Recently, Grant had the opportunity to work on songs for a contestant on the TV show The Voice and to play keyboard on tour with performer and pianist Jon Batiste. Batiste received 11 nominations ahead of the 2022 Grammy Awards — the most of any one artist — including nominations for album and record of the year.

Grant was even featured in the announcement video for Facebook’s new pivot to “the metaverse,” in which users visit a virtual reality Jon Batiste concert, where Grant can be seen playing the keyboard onstage.

For Grant, playing with Batiste, one of his keyboard heroes, has left him star-struck.

“To be one-on-one with him in rehearsals and behind the scenes, the knowledge I’m getting from him is something I never could afford in a million years. But I’m there now, so God afforded it to me,” Grant said. “I feel like I’m in college all over again, at Juilliard, and I’ve been blessed with a one-of-a-kind opportunity to be around a pianist I admire so much. It’s a very, very awesome feeling.”

The Grant family also had the opportunity to travel to Nashville in October for the Dove Awards, a music-awards show focusing on Christian and gospel music. 

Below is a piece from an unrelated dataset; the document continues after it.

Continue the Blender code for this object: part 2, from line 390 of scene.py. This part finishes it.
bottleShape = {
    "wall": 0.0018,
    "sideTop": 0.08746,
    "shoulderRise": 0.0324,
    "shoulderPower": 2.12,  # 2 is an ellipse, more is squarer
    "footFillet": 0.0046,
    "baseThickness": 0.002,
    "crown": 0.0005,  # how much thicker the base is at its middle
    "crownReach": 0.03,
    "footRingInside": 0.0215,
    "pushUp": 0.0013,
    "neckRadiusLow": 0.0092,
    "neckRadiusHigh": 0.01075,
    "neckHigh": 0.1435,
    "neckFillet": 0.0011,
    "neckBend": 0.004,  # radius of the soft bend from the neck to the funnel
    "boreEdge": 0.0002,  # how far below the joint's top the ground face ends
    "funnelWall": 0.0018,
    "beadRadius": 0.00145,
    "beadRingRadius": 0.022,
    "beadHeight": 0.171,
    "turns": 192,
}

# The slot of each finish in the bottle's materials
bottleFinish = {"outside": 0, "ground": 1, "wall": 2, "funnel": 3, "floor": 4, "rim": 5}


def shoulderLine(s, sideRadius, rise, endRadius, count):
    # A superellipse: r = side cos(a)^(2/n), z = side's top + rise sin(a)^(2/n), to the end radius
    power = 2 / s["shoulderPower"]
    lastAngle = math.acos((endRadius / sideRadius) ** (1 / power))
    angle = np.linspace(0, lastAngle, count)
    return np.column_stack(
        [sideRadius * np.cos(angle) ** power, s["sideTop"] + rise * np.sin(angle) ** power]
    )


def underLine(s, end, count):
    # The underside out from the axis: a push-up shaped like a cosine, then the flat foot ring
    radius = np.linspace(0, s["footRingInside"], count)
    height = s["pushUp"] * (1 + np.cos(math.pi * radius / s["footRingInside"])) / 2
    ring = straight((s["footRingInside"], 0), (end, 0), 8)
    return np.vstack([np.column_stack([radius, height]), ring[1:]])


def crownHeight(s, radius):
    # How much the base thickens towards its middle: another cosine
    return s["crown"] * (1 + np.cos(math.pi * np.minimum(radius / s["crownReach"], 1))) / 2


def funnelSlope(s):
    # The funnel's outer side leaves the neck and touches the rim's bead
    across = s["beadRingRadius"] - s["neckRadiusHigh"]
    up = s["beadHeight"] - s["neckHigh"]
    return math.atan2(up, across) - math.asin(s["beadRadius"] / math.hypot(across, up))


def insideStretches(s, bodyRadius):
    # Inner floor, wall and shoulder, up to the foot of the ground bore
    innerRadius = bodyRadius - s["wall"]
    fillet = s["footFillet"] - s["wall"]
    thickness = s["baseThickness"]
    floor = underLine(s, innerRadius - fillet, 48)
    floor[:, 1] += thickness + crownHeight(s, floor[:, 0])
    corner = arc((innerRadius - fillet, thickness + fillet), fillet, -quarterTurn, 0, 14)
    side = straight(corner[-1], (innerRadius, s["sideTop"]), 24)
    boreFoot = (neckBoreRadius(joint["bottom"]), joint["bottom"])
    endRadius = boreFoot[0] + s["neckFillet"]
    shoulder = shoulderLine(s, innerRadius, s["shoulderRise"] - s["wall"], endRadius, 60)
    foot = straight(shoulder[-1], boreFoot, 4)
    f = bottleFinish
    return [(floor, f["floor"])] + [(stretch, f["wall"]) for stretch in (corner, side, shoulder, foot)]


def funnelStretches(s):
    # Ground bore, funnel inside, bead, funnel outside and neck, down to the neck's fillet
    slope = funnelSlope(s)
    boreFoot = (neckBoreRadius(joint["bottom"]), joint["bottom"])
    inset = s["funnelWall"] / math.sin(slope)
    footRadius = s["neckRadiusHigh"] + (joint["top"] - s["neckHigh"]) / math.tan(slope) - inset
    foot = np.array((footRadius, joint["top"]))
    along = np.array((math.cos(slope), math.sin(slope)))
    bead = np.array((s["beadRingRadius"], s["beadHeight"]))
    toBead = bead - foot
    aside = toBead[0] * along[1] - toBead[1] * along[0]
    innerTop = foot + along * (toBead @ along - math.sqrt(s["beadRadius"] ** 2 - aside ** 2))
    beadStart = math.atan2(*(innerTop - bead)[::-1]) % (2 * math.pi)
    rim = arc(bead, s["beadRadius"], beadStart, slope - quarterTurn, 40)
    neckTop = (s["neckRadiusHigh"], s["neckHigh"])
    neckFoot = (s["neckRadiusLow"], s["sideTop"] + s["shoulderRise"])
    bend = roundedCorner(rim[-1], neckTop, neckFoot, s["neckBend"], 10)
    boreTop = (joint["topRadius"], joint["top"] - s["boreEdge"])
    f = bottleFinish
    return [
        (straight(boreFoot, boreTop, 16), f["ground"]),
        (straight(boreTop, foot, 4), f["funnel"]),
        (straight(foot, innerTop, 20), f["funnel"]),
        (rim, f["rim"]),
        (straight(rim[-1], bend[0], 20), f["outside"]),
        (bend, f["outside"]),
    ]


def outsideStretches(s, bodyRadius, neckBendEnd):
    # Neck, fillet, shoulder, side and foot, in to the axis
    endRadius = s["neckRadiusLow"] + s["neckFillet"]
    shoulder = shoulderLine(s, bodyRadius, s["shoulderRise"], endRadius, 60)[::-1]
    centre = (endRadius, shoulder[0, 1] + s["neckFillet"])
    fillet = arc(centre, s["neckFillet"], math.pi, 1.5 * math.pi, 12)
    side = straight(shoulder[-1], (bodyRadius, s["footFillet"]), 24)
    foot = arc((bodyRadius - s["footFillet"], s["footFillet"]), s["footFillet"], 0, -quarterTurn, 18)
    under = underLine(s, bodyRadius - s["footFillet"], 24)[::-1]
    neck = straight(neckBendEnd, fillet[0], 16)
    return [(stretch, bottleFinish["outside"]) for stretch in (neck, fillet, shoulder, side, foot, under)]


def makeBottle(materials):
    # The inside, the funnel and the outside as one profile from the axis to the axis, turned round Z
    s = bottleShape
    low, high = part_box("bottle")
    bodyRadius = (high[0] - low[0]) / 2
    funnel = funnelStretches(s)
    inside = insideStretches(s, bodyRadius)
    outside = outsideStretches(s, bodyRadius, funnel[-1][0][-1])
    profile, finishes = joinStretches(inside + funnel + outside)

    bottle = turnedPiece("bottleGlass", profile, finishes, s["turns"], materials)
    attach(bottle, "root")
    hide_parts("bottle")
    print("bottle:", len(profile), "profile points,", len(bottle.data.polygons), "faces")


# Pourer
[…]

Grant produced The Book of Mali by Mali Music, which was nominated for contemporary gospel album of the year. The Book of Mali didn’t take home the award, but Grant family members were thrilled to walk the red carpet and be among so many talented artists.

“I never got a chance to walk the red carpet; I always dreamed of it. My son put us on it, and I’ll forever cherish that day,” Gloria Grant told The Beacon. “I know it’s not going to be the last time, but it’s something about that first time. It was an awesome experience.”

The Grant family said they never doubted their star musician for a second. David Grant Sr. even calls his son “the hardest-working man in show business.”

David “D1” Grant’s parents — David Sr. and Gloria — are wearing their Dove Awards souvenir T-shirts as they stand in the family room of their Deltona home, where David Jr.’s musical accolades, photos and other mementos line a wall. They’re holding David “D1” Grant’s high-school graduation photo.

Just as his family had his back, David “D1” Grant has theirs, and serves as an inspiration to his children and his sister Shameka Edwards’ children, too. Her daughter, Anyjha Frazier-Grant, has always looked up to Uncle David.

“He has an incredible work ethic; that’s something I’m so proud of. It’s something I talk with my kids about, like, ‘Look at your uncle, look how hard he works,’” Edwards said. “He’s definitely someone who inspires me, even as his older sister.”

Grant’s family is certain he’ll make it to the Grammys someday, and if his bringing the family to the Dove Awards is any indication, the Grant family can be sure they’ll all get tickets when David “D1” Grant scores a Grammy nomination.

“They’ve really supported me my entire career. It’s been 20 years of ‘I’m almost there, I’m almost there,’” he said. “This is why you appreciate your family.”